The latest is a long-form piece by the CBC published on September 18 titled “Trans teens and youth say gender-affirming care is ‘life-changing.’ So why is it so hard to find in Canada?” While not mentioning it explicitly, this article is clearly in response to a Conservative Party convention resolution — which passed by a large margin — to condemn sex changes for minors. Here’s how the article opens:
Crow Heyden-Kaye was in Grade 8 when a worksheet handed out during class asked students to consider how they would describe their gender.
It was the first time it occurred to Crow that “girl” didn’t actually fit with how he felt. Over the next few years, he began using the pronouns they and them. In Grade 10, he came out as trans. His pronouns are “he” and “they.”
This, in so many words, is precisely what so many parents are concerned about — that children who might struggle with their identity (as many do) may have the idea that they were simply born in the wrong body planted in their minds by LGBT curriculum. Identity struggles are not new; school staff facilitating social transition and sex changes is. Before this assignment, Heyden-Kaye hadn’t considered not being a girl. But after the assignment, it “occurred to Crow” that perhaps “girl” wasn’t an accurate describer of … well, feelings. How adults respond to gender confusion in children can determine their trajectory. More:
At 16, he asked his mom to make an appointment with their longtime family doctor so he could get a referral to a gender clinic. He wanted to start exploring the possibility of hormone replacement therapy.

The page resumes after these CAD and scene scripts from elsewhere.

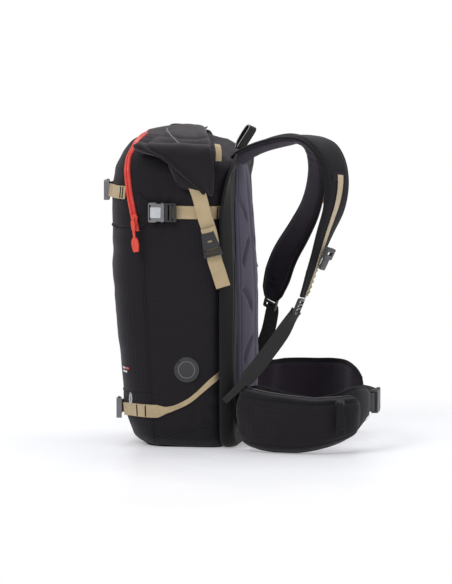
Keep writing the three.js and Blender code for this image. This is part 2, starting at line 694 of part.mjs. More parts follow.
function addHipWing(side, sign, wing) {
  const body = new THREE.Group();
  pack.add(body);
  const face = WING_THICK / 2;
  const pad = wingRings(wing, sign, 0, 1, 18, -face, () => face, 0);
  add(body, `hip_wing_${side}`, loft(pad), blackCloth);
  // the pocket rises from a thin edge at each end to its full depth
  const start = 0.06;
  const end = 0.72;
  const plateau = (u) => Math.min(1, Math.max(0, (u - start) / 0.12), Math.max(0, (end + 0.02 - u) / 0.1));
  const swell = (u) => face + 4 + 21 * Math.sin((Math.PI / 2) * plateau(u));
  const pocket = wingRings(wing, sign, start, end, 14, face + GAP, swell, 4);
  add(body, `hip_pocket_${side}`, loft(pocket), blackCloth);
  return body;
}

function addHipBuckle(rightWing, leftWing) {
  const size = BELT_WEBBING / WIDE_WEBBING;
  const names = { socket: "hip_buckle_socket", plug: "hip_buckle_plug" };
  addBuckle(pack, names, v3(222, -6, BELT_HEIGHT), v3(0, 1, 0), v3(1, 0, 0), size);
  const right = [[217, -58.5, 1, 0], [220, -50, 1, 0], [222, -40, 1, 0]];
  // on the wearer's side of the plug, so that the plug slides out over it
  const left = [[217.4, 19.6, 1, 0.1], [213.6, 34, 0.95, 0.3], [202.5, 58, 0.8, 0.6], [188, 78, 0.8, 0.6]];
  addHipWebbing(rightWing, "right", right);
  addHipWebbing(leftWing, "left", left);
}

// A length of the belt's strap through places {x, y} with outward directions {nx, ny}.
function addHipWebbing(wing, side, places) {
  const stations = places.map(([x, y, nx, ny]) => {
    return { p: v3(x, y, BELT_HEIGHT), n: v3(nx, ny, 0), half: BELT_WEBBING / 2, t: 2.2 };
  });
  add(wing, `hip_webbing_${side}`, ribbon(stations), blackWeb);
}

// ---------- zip sliders ----------
// A slider body with its nose along +x and its pull bridge along +z.
function sliderGeometry(size) {
  const body = plate(mirroredOutline([[-8, 3.2], [4, 6], [9, 4]]), 3.2);
  const bridge = cut(block(-5, -1.8, 1, 5, 1.8, 7), block(-3, -3, 2.2, 3, 3, 5.4));
  return join(body, bridge).scale(size, size, size);
}

function addFrontSlider() {
  const at = (z) => {
    const x = read(FLAP_EDGE, z) + ZIP_BEHIND;
    const lift = 7.5;
    return v3(x, -wallReach(x, z) - lift, z);
  };
  const seat = at(388);
  const along = at(432).sub(seat).normalize();
  const slider = placed(pack, seat, along, v3(-0.25, -0.97, 0));
  add(slider, "front_zip_slider", sliderGeometry(1), redPlastic);
  const pull = placed(slider, v3(-2, 0, 8.4), v3(-1, 0, 0), v3(0, 0, 1));
  const tongue = plate(roundedRect(-1, -3.4, 15, 3.4, 2), 1.8);
  const cord = plate(roundedRect(13, -2, 30, 2, 1.5), 2.4);
  const grip = plate(mirroredOutline([[28, 3], [32, 5.5], [40, 6.5], [52, 4.5]]), 3.4);
  add(pull, "front_zip_pull", join(tongue, cord, grip), redPlastic);
}

// The hip pocket's slider rides along the arc of the pocket's outer face.
function addHipSlider(wing) {
  const angle = rad(-59);
  const out = v3(Math.cos(angle), Math.sin(angle), 0);
  const seat = POCKET_CENTRE.clone().addScaledVector(out, POCKET_RADIUS + 6).setZ(POCKET_ZIP_HEIGHT);
  const slider = placed(wing, seat, v3(-out.y, out.x, 0), out);
  add(slider, "hip_zip_slider", sliderGeometry(0.9), blackPlastic);
  const tab = placed(slider, v3(-2, 0, 7.9), v3(0, -1, 0), v3(0, 0, 1));
  add(tab, "hip_zip_tab", plate(roundedRect(-1, -6, 52, 6, 3), 2.2), blackWeb);
}

// ---------- airbag system, inside against the back ----------
function addAirbagSystem() {
  const folded = plate(roundedRect(-104, -52, 104, 52, 24), 38).applyMatrix4(UPRIGHT);
  add(pack, "airbag", folded, airbagNylon).position.set(-52, 0, 425);
  addCylinderAndValve(-46, -66);
  const hose = [v3(-46, -45.4, 276), v3(-46, -24, 276), v3(-50, 6, 306), v3(-52, 10, 372)];
  add(pack, "inflation_hose", tube(hose, 8, 16), rubber);
  const cable = [
    [-46, -66, 323], [-30, -90, 352], [-21, -108, 390], [-20, -104, 440], [-20, -30, 486], [-20, 36, 486],
  ];
  add(pack, "trigger_cable", tube(cable.map((p) => v3(...p)), 2.5, 30), rubber);
}

// A turned piece that stands on its foot, from a radius against height profile.
function turned(profile, segments) {
  const points = profile.map(([r, z]) => new THREE.Vector2(r, z));
  return new THREE.LatheGeometry(points, segments).rotateX(Math.PI / 2);
}

// The gas cylinder, and over its neck the valve with the pin that pierces it.
function addCylinderAndValve(x, y) {
  const bottle = [[0, 0], [17, 0], [24, 5], [24, 150], [19, 164], [9, 172], [9, 186], [0, 186]];
  add(pack, "gas_cylinder", turned(bottle, 24), cylinderPaint).position.set(x, y, 66);
  const valve = new THREE.Group();
  valve.position.set(x, y, 254);
  pack.add(valve);
  const upright = (radius, z0, z1) => {
    const cylinder = new THREE.CylinderGeometry(radius, radius, z1 - z0, 16);
    return cylinder.rotateX(Math.PI / 2).translate(0, 0, (z0 + z1) / 2);
  };
  const head = join(block(-18, -20, 0, 18, 20, 44), upright(14, 42, 54));
  add(valve, "release_valve", cut(head, upright(4.3, 6, 66)), aluminium);
  const pin = [[0, 0], [1, 2], [4, 8], [4, 44], [6.5, 44.2], [6.5, 48], [0, 48]];
  add(valve, "piercing_pin", turned(pin, 16), aluminium).position.set(0, 0, 18);
}

// ---------- assembly ----------
const flapBody = addBag();
addFrontZip();
addFrontSlider();
addFrontStrap(flapBody, "front", FRONT_STRAP_HEIGHT, -66);
addFrontStrap(pack, "lower", LOWER_STRAP_HEIGHT, -76, lowerTail);
addRollTop();
addBack();
addHaulLoop();
addAirbagSystem();
for (const [side, sign] of [["right", -1], ["left", 1]]) {
  addSideCompression(side, sign);
  addRollEnd(side, sign);
  addShoulderWebbing(side);
}
addShoulderStrap("right", -1, STRAP_RIGHT);
const leftStrap = addShoulderStrap("left", 1, STRAP_LEFT);
addTrigger(leftStrap);
const rightWing = addHipWing("right", -1, WING_RIGHT);
const leftWing = addHipWing("left", 1, WING_LEFT);
addHipBuckle(rightWing, leftWing);
addHipSlider(rightWing);

pack.position.x = BASE_TO_BACK;

export default pack;
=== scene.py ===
"""Looks of the avalanche airbag backpack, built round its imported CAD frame.

Shapes are laid out in millimetres from the point on the ground, at mid-width, in the plane of the
back panel: x towards the wearer, y to the wearer's left, z up. scene() turns them into the frame's
metres.
"""

import math

import bmesh
import bpy
import numpy as np
from mathutils import Matrix, Vector, noise
from mathutils.bvhtree import BVHTree


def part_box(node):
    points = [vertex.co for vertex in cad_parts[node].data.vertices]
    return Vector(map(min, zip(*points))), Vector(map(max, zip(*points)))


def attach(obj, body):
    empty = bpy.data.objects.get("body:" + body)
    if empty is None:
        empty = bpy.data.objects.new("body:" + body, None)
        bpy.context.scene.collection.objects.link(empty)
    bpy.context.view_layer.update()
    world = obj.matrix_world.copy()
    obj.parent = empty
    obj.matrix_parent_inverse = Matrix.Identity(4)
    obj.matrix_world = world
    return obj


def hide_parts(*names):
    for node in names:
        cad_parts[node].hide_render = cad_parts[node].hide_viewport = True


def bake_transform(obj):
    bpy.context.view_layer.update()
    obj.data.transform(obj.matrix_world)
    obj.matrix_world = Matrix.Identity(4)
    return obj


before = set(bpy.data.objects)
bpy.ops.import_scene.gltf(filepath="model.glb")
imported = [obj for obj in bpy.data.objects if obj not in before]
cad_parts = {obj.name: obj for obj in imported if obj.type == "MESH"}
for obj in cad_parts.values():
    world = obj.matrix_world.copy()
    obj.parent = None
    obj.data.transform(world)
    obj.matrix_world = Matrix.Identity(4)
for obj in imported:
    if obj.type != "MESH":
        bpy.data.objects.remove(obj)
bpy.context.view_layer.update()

# ---------- places read from the frame ----------
MM = 0.001
BACK_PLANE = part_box("back_panel")[0].x
ORIGIN = np.array([BACK_PLANE, 0.0, 0.0])
SIDES = (("right", -1), ("left", 1))


def scene(points):
    """Millimetres from the back panel's foot to the frame's metres."""
    return np.asarray(points, float) * MM + ORIGIN


def box_mm(node):
    """A CAD node's lowest and highest corners in millimetres from the back panel's foot."""
    return [(np.array(corner) - ORIGIN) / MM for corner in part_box(node)]


BAG_REAR = box_mm("side_panel_right")[1][0]
BAG_TOP = box_mm("side_panel_right")[1][2]
FLAP_SEAM = box_mm("front_flap")[0][2]
STRAP_LOW, STRAP_HIGH = (corner[2] for corner in box_mm("compression_strap_right"))
STRAP_HEIGHT, STRAP_HALF = (STRAP_LOW + STRAP_HIGH) / 2, (STRAP_HIGH - STRAP_LOW) / 2
FRONT_STRAP_HEIGHT = np.mean([corner[2] for corner in box_mm("front_strap_left")])
LOWER_STRAP_HEIGHT = np.mean([corner[2] for corner in box_mm("lower_buckle_socket")])
ROLL_HIGH = box_mm("roll_top")[1]
ZIP_LINE = -171.5  # depth at which the arch zip crosses the roof


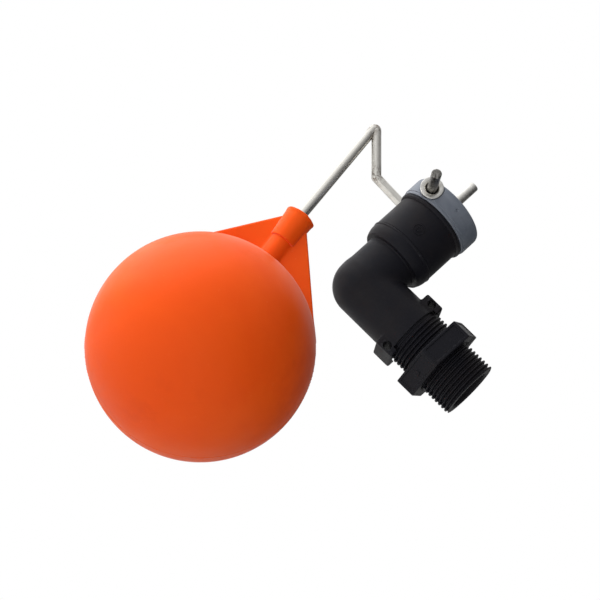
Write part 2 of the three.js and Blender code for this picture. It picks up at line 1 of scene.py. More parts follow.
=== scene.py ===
# The looks of the float valve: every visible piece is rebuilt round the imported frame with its
# real edges, fillets and thread, and gets a procedural material. Shapes are worked out in
# millimetres in the valve's own frame: the inlet thread along +X, the barrel up +Z from the
# crossing of the two bores.
import math

import bmesh
import bpy
import numpy as np
from mathutils import Matrix, Vector


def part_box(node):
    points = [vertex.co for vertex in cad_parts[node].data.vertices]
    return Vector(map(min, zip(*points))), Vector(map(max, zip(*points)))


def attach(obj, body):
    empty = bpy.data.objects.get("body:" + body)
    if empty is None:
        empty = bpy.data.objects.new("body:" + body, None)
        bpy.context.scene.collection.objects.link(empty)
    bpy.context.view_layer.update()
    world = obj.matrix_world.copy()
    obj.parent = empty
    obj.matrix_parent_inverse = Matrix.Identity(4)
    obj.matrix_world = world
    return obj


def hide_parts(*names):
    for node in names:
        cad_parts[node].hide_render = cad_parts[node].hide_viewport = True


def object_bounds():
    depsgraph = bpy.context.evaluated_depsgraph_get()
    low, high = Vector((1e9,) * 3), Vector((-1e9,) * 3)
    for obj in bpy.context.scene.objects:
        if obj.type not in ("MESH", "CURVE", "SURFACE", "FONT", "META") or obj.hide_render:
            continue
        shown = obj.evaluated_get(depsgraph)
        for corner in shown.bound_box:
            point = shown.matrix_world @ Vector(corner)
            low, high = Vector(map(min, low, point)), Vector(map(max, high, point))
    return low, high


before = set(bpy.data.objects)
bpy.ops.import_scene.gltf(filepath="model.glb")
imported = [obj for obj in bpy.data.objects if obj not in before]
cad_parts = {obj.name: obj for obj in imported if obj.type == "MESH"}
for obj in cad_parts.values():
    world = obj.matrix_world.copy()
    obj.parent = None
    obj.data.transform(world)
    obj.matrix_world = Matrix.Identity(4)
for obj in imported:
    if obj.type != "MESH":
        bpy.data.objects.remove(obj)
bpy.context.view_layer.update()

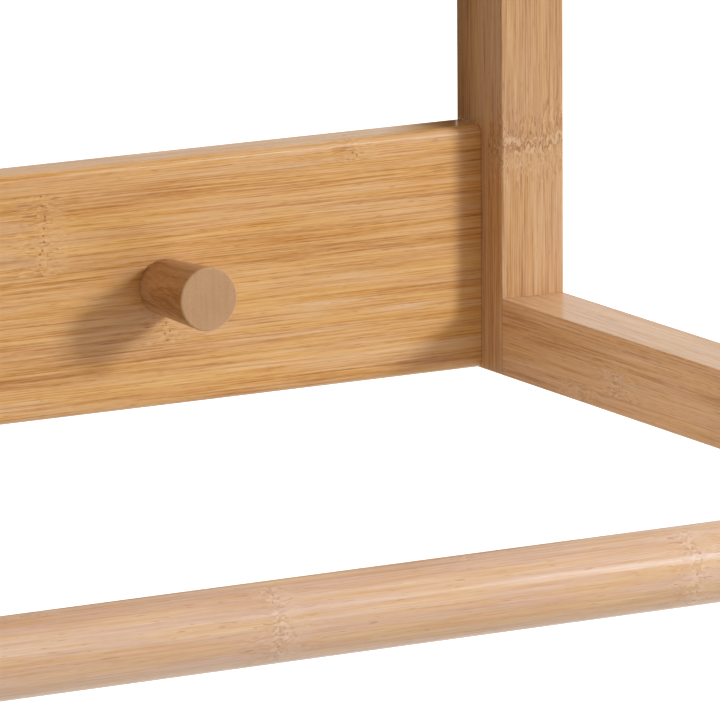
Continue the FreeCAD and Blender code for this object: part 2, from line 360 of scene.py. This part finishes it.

But during the telephone appointment, the family doctor began asking questions Heyden-Kaye felt were inappropriate.
“What if I wanted to get pregnant someday? What if I had a husband someday? Not related at all,” he said. “I think he asked me ‘What if you want to keep your boobs?’ ”
A week later, a staff member from the doctor’s office called back and said the physician was also recommending that Heyden-Kaye read a book that discouraged transitioning.
Again — this illustrates how dangerous transgender ideology is. Around 80% of children who struggle with gender dysphoria desist naturally and become comfortable in their bodies — but now, the trans movement encourages these feelings, affirms them, and hastens to usher them on the path to lifelong medicalization. Hayden-Kaye’s “longtime family doctor” did precisely what a family doctor should — he highlighted the long-term, permanent consequences of what was being asked of him. Sex-change “treatments” nearly always render the patient infertile, and often eliminate their ability to experience sexual pleasure.